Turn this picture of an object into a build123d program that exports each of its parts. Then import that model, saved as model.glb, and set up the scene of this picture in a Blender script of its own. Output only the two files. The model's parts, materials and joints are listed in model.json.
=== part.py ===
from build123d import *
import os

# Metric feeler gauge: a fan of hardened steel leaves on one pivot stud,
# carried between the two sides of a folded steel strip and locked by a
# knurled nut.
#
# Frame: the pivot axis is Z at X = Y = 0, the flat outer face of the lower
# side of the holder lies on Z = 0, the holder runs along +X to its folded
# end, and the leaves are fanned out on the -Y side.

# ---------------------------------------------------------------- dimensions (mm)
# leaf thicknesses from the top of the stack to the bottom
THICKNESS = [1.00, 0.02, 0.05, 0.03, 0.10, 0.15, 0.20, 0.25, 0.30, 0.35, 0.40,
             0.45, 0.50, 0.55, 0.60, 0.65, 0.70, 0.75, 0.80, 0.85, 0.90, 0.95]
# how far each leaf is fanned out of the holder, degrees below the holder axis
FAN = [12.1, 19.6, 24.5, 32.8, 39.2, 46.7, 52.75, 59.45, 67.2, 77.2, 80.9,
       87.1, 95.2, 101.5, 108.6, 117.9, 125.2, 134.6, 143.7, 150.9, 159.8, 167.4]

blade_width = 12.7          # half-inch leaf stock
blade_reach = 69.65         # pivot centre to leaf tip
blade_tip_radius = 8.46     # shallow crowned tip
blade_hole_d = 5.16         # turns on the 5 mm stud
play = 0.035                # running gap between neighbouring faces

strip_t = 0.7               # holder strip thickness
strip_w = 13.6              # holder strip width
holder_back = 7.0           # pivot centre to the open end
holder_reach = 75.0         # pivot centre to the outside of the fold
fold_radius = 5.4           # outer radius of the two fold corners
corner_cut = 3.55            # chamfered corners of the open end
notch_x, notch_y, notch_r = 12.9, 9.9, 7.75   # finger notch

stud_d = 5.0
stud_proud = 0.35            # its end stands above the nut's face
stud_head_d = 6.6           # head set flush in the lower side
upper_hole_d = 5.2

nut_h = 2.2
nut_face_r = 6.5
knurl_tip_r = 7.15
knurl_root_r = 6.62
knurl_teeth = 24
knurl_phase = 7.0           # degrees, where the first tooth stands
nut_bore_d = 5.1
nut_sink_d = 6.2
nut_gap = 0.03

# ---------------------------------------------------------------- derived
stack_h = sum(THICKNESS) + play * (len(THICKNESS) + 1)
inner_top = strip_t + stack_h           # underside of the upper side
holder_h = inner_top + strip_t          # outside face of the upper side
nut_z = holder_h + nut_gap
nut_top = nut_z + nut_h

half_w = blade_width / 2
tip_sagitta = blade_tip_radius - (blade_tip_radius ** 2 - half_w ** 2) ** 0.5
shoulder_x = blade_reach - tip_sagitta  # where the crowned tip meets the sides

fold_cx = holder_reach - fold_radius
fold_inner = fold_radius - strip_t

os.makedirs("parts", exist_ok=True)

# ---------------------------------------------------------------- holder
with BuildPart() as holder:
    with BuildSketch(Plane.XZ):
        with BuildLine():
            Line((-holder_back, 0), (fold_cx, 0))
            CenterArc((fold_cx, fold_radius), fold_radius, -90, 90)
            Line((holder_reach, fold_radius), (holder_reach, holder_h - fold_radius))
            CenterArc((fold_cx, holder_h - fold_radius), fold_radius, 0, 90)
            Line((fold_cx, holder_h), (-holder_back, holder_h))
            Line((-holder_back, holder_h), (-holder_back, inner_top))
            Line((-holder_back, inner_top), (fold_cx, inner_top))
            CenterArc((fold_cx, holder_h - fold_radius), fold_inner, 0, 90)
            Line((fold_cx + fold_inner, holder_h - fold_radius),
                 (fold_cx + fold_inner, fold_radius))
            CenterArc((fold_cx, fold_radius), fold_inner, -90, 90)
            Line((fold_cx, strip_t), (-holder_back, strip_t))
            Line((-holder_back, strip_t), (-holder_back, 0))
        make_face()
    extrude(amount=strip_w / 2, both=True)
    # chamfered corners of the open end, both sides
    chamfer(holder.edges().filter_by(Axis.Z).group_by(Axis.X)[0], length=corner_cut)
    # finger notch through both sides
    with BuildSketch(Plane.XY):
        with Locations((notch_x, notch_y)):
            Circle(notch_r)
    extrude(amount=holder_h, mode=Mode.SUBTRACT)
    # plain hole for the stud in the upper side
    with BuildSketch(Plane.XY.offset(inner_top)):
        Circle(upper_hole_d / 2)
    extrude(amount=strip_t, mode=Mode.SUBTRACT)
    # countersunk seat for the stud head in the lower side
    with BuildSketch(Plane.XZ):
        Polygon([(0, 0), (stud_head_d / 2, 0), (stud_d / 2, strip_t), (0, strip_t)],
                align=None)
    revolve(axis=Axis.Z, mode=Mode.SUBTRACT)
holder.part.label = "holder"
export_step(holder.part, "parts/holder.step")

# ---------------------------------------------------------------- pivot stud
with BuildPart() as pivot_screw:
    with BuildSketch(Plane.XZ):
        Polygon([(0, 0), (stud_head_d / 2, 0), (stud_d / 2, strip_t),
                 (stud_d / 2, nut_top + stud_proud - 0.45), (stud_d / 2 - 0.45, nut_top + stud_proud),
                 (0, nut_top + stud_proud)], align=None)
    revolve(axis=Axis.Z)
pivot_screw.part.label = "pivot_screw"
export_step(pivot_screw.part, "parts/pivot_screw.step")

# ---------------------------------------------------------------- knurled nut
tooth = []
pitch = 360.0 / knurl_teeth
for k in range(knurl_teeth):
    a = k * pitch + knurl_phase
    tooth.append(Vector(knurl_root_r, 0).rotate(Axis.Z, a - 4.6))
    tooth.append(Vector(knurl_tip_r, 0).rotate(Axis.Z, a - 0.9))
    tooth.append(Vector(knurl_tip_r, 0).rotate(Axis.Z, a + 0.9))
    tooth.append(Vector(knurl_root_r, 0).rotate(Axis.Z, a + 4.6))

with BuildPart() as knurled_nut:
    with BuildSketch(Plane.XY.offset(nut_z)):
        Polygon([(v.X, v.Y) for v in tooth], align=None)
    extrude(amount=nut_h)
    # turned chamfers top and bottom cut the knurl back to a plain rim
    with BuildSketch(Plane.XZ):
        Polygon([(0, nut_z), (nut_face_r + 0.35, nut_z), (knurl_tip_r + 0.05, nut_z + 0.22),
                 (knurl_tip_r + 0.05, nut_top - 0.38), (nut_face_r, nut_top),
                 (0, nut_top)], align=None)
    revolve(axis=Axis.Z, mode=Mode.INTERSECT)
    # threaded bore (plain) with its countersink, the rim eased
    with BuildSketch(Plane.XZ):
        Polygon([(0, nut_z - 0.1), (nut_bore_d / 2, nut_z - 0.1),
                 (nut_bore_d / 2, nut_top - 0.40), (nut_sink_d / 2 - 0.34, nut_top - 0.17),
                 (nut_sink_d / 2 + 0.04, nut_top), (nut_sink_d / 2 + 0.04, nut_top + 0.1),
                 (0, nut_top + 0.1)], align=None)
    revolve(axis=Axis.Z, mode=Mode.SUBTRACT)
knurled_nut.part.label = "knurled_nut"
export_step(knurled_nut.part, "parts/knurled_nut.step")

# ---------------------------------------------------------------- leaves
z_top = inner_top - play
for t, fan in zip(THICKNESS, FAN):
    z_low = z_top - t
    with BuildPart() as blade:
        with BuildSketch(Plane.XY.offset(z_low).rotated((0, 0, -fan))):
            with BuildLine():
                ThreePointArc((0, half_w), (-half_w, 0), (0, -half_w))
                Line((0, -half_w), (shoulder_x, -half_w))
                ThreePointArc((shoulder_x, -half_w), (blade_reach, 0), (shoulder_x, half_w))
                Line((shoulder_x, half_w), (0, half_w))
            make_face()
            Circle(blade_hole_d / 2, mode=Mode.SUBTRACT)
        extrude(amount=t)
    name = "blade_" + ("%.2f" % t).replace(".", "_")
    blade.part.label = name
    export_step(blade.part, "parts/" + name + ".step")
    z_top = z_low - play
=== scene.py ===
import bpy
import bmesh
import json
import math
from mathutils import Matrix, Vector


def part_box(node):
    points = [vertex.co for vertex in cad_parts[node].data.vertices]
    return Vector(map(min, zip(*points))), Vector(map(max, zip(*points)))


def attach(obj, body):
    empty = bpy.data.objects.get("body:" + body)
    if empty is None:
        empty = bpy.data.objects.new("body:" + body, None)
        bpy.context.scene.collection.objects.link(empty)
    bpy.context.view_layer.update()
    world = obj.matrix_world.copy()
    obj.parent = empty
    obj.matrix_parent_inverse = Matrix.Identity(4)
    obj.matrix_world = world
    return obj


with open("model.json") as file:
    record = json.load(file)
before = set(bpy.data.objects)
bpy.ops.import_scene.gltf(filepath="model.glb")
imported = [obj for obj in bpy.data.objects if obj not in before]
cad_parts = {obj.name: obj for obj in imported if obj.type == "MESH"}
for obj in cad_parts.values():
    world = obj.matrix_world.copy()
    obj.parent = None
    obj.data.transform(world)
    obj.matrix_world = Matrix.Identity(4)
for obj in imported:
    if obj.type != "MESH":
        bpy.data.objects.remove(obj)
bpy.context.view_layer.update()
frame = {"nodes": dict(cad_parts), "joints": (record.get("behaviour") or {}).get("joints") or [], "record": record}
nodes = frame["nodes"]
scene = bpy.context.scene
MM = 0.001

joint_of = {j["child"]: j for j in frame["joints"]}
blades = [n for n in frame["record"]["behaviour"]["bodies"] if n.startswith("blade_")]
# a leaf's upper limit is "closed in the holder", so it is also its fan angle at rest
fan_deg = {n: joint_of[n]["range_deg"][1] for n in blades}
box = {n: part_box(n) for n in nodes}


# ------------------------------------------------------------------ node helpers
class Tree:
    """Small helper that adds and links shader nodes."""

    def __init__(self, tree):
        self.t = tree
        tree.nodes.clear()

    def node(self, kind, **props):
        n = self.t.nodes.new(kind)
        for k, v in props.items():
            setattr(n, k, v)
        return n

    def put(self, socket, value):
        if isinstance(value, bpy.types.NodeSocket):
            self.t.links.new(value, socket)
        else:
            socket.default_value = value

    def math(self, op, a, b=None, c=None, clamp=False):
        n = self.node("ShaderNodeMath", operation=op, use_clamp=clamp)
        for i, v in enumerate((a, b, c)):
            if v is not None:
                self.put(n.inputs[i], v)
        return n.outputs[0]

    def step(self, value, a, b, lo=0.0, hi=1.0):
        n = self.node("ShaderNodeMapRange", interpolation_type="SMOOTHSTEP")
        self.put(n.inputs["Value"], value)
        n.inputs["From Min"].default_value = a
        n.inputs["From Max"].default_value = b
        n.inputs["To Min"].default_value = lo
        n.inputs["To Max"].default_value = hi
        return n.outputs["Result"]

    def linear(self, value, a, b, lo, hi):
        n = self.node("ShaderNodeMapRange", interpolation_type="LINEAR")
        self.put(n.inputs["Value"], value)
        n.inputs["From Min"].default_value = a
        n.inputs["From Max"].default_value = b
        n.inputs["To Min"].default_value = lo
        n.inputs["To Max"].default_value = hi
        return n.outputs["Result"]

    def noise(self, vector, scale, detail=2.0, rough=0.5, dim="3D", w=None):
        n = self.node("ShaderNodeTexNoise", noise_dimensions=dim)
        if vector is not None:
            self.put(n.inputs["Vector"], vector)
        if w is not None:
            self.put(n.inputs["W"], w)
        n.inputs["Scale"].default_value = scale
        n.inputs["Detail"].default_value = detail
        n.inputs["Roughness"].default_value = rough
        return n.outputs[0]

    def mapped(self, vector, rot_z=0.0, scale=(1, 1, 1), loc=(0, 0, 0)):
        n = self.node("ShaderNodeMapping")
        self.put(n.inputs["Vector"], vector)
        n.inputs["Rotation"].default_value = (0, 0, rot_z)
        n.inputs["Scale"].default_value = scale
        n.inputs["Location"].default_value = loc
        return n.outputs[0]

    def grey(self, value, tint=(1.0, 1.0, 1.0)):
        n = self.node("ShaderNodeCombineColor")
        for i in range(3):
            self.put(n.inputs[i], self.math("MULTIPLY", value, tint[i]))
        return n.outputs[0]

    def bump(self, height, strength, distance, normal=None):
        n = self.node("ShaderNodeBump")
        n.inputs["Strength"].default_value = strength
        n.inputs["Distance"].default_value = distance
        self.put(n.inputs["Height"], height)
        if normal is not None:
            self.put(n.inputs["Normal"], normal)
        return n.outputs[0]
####
YOUR OBJECTIVE: Starting at the line that holds "obj.matrix_world = world", copy each line exactly and stop after the line that holds "imported = [obj".

OUTPUT BELOW:
    obj.matrix_world = world
    return obj


with open("model.json") as file:
    record = json.load(file)
before = set(bpy.data.objects)
bpy.ops.import_scene.gltf(filepath="model.glb")
imported = [obj for obj in bpy.data.objects if obj not in before]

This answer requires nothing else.